AWS Node Termination Handler¶
This project ensures that the Kubernetes control plane responds appropriately to events that can cause your EC2 instance to become unavailable, such as EC2 maintenance events, EC2 Spot interruptions, ASG Scale-In, ASG AZ Rebalance, and EC2 Instance Termination via the API or Console. If not handled, your application code may not stop gracefully, take longer to recover full availability, or accidentally schedule work to nodes that are going down. For more information see README.md.
The aws-node-termination-handler (NTH) can operate in two different modes: Instance Metadata Service (IMDS) or the Queue Processor. In the EKS Blueprints, we provision the NTH in Queue Processor mode. This means that NTH will monitor an SQS queue of events from Amazon EventBridge for ASG lifecycle events, EC2 status change events, Spot Interruption Termination Notice events, and Spot Rebalance Recommendation events. When NTH detects an instance is going down, NTH uses the Kubernetes API to cordon the node to ensure no new work is scheduled there, then drain it, removing any existing work.
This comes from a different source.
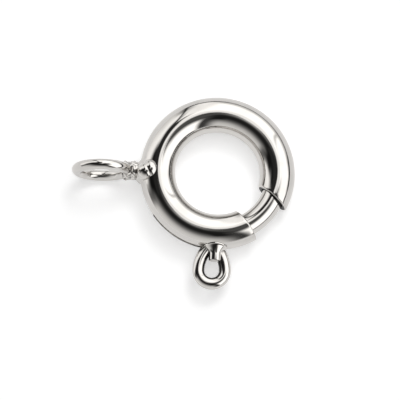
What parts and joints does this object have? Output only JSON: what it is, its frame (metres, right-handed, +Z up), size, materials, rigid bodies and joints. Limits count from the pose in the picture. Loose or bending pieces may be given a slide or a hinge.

The NTH will be deployed in the kube-system
namespace. AWS resources required as part of the setup of NTH will be provisioned for you. These include:
- Node group ASG tagged with
key=aws-node-termination-handler/managed
- AutoScaling Group Termination Lifecycle Hook
- Amazon Simple Queue Service (SQS) Queue
- Amazon EventBridge Rule
- IAM Role for the aws-node-termination-handler Queue Processing Pods
Usage¶
enable_aws_node_termination_handler = true
You can optionally customize the Helm chart that deploys aws-node-termination-handler
via the following configuration.
enable_aws_node_termination_handler = true
aws_node_termination_handler_helm_config = {
name = "aws-node-termination-handler"
chart = "aws-node-termination-handler"
repository = "https://aws.github.io/eks-charts"
version = "0.16.0"
timeout = "1200"
}
To validate that controller is running, ensure that controller deployment is in RUNNING state:
# Assuming controller is installed in kube-system namespace
$ kubectl get deployments -n kube-system
aws-node-termination-handler 1/1 1 1 5d9h
GitOps Configuration¶
The following properties are made available for use when managing the add-on via GitOps.
GitOps with ArgoCD Add-on repo is located here
When enabling NTH for GitOps, be sure that you are using self_managed_node_groups
as this module will check to ensure that it finds valid backing autoscaling groups.
If you're using managed_node_groups
, NTH isn't required as per the following - https://github.com/aws/aws-node-termination-handler/issues/186
Amazon EKS automatically drains nodes using the Kubernetes API during terminations or updates. Updates respect the pod disruption budgets that you set for your pods.
awsNodeTerminationHandler = {
enable = true
serviceAccountName = "<service_account>"
}